Each of the three teams get their own mutually exclusive campaign which seems a little outdated. Mission briefings consist of live actors treating you like a commander, a staple of the Command & Conquer franchise, and a good excuse for gratuitous cleavage and hammy acting.

Actual gameplay is a functional mix of classic C&C mechanics and more modern RTS ones. The graphics are pretty and the voices cheesy but fine.
As befitting RA's tone, the unit designs are fairly far out, with each team getting progressively more absurd: the Allies have helicopters with freeze and shrink rays, tuxedo wearing spies, and attack dolphins; the Soviets armoured warbears, cannons which launch troops safely across great distances, and the capability to crash orbiting space stations as an attack.
Neither of the original teams have anything on the Empire though. Their basic rifleman can pull out laser katanas, several of their vehicles can transform between ground and airforms, their ultimate ground vehicle is a giant samurai mech, and their commando Yuriko Omega is an emotionally-damaged psychic schoolgirl.

Surreally, there are people who think Yuriko is not anime enough

So far I've just talked about the facts without getting into my opinions that much. It's because RA3 generates a real 'meh' from me. The game feels like less of a real game and more of an improved re-release of RA2. I think this is a problem that is present for any non-story based sequel.
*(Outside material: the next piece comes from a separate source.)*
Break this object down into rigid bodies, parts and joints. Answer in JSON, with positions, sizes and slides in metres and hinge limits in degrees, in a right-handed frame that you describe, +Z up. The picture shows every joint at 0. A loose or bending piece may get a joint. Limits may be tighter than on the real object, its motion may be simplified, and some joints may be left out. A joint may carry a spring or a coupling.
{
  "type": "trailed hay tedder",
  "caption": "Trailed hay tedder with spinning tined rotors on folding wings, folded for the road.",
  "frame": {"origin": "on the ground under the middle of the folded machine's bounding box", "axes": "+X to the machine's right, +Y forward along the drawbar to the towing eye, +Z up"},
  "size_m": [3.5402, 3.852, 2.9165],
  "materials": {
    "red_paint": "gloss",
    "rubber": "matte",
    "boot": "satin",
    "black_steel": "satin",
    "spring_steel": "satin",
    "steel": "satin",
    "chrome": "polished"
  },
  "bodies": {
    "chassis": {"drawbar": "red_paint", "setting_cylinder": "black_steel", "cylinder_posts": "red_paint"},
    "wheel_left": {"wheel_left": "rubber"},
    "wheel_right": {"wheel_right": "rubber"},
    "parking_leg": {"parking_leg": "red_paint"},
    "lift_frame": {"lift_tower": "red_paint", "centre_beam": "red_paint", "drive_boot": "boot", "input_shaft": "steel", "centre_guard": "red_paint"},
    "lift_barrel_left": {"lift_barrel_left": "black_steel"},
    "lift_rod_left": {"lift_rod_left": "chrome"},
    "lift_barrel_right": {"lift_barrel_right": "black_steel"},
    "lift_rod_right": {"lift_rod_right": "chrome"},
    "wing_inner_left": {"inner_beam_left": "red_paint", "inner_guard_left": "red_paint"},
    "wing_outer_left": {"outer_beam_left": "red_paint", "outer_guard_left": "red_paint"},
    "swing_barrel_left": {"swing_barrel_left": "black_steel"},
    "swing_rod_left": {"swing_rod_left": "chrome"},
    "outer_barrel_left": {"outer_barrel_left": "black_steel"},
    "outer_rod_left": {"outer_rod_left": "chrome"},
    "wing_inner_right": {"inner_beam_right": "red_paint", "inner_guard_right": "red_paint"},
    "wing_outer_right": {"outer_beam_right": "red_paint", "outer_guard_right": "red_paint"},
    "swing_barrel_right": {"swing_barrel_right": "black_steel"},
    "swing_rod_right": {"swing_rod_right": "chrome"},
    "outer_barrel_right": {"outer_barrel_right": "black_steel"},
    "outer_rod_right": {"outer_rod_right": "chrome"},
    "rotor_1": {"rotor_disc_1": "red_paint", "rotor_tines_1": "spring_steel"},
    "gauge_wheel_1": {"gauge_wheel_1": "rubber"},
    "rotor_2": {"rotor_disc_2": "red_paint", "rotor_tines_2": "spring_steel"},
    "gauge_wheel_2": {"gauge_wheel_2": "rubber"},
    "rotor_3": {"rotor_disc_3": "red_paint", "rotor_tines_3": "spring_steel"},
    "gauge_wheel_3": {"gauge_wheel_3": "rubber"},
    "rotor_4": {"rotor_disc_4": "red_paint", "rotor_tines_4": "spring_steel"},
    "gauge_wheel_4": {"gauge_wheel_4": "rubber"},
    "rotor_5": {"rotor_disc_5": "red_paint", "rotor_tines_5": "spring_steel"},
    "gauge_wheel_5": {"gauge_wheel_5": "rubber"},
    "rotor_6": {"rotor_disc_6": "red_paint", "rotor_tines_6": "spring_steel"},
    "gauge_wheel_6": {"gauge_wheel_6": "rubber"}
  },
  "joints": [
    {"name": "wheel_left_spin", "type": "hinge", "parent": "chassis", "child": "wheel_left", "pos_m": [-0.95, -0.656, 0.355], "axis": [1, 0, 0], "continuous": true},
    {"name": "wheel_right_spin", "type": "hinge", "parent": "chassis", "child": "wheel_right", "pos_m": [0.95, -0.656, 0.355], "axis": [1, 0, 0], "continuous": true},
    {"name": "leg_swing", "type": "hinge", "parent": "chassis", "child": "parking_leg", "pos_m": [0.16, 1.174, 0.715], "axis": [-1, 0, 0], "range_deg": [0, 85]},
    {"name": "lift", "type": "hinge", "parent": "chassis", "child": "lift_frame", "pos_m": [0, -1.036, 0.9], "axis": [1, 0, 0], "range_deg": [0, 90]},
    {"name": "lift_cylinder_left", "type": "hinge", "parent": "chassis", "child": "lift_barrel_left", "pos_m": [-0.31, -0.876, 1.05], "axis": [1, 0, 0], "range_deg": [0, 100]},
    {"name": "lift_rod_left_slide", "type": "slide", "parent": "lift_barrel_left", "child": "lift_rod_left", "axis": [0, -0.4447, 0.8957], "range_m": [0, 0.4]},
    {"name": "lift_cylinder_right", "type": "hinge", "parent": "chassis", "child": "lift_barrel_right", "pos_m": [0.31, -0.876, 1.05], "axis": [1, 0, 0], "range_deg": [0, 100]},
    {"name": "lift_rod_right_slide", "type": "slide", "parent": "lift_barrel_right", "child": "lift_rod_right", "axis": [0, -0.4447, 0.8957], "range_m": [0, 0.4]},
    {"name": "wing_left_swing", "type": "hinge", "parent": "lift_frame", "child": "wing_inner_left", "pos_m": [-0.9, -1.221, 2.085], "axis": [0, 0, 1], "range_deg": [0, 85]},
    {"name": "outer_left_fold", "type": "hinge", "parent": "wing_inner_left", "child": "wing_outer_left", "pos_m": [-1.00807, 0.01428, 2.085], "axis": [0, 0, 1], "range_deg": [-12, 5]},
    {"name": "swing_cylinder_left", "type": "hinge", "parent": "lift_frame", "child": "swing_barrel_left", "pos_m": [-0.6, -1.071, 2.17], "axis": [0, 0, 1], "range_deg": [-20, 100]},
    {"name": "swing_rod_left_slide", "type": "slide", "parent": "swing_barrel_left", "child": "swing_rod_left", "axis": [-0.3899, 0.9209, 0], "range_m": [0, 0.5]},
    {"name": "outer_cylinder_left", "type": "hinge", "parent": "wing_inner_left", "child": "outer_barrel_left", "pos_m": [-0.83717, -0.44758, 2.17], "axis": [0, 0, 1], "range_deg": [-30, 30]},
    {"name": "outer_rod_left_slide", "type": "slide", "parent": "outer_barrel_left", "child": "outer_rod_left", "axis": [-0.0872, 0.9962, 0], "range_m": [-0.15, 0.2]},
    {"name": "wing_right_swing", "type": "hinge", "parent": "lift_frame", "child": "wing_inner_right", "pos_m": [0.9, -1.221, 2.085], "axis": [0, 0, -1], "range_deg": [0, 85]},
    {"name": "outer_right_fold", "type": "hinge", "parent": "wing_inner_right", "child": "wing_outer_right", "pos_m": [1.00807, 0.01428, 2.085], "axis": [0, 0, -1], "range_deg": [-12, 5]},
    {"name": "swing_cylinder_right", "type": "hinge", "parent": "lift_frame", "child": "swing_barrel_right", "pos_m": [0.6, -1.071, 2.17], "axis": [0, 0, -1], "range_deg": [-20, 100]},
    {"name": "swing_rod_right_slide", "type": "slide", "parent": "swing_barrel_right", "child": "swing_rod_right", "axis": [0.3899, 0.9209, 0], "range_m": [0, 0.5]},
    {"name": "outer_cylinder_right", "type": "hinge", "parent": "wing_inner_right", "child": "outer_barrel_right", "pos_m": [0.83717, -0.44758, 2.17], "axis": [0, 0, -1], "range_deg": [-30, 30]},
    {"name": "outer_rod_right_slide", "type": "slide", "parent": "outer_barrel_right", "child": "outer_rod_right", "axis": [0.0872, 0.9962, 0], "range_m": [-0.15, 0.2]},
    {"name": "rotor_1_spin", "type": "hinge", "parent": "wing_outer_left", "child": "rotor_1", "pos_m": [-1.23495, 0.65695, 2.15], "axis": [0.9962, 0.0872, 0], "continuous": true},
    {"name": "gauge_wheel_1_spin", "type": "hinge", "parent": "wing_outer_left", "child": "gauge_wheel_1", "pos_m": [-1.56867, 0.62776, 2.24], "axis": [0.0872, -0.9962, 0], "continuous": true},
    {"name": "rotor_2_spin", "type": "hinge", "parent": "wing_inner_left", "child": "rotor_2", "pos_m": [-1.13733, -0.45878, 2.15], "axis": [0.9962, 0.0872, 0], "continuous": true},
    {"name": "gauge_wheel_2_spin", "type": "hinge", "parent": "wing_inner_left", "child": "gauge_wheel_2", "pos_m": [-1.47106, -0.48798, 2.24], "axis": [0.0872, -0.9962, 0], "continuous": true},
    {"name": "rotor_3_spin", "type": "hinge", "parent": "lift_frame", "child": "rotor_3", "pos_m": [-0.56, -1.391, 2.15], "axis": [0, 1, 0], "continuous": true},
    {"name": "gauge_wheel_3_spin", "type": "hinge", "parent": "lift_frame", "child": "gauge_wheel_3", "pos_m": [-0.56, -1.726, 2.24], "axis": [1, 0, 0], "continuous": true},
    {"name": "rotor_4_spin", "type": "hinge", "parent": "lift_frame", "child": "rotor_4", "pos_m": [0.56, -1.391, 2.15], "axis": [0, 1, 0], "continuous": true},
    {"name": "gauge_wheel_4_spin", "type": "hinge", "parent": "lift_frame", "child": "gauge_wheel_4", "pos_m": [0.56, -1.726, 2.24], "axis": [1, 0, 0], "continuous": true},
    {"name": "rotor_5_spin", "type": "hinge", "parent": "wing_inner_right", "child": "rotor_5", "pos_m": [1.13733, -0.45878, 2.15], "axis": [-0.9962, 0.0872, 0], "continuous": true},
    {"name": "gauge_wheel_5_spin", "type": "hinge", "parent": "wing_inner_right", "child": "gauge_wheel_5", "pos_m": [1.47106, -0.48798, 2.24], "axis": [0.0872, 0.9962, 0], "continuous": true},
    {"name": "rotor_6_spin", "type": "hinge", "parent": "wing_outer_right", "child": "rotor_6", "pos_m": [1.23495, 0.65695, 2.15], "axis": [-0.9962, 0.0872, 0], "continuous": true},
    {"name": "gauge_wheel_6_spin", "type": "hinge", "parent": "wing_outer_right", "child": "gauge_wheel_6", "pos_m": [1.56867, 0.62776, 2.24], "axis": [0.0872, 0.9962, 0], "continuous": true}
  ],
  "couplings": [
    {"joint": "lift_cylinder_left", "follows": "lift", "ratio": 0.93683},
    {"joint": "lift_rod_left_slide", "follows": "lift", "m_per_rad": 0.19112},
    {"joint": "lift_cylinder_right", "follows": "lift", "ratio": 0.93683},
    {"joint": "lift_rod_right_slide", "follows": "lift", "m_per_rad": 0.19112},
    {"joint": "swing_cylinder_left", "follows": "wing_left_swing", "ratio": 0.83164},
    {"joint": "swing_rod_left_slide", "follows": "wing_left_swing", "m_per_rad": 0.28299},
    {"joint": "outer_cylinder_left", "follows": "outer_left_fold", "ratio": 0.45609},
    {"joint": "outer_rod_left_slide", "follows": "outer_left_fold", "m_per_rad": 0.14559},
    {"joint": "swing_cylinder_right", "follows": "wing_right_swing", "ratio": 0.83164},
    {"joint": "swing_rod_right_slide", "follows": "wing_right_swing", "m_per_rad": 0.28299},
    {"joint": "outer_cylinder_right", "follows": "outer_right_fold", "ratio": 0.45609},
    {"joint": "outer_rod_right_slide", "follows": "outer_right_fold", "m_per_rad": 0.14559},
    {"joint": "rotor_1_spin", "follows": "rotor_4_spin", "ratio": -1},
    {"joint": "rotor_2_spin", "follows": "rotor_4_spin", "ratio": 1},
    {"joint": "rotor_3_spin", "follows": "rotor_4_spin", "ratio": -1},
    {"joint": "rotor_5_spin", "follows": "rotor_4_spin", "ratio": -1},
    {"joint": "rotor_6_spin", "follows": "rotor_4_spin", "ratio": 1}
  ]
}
A side effect from playing RA3 was that I felt rather nostalgic for older C&C games. So I installed Generals (the black sheep of the franchise) and found that it was not as good as I remembered. I was also tempted to play either Tiberian Dawn or RA1 but realised that nostalgia does not compensate for years of regression in graphics, handling and general design. Hell I was even a little wistful for Tiberian Sun, a game I detested when it was newer.

I guess that's the joy of horribly biased memory.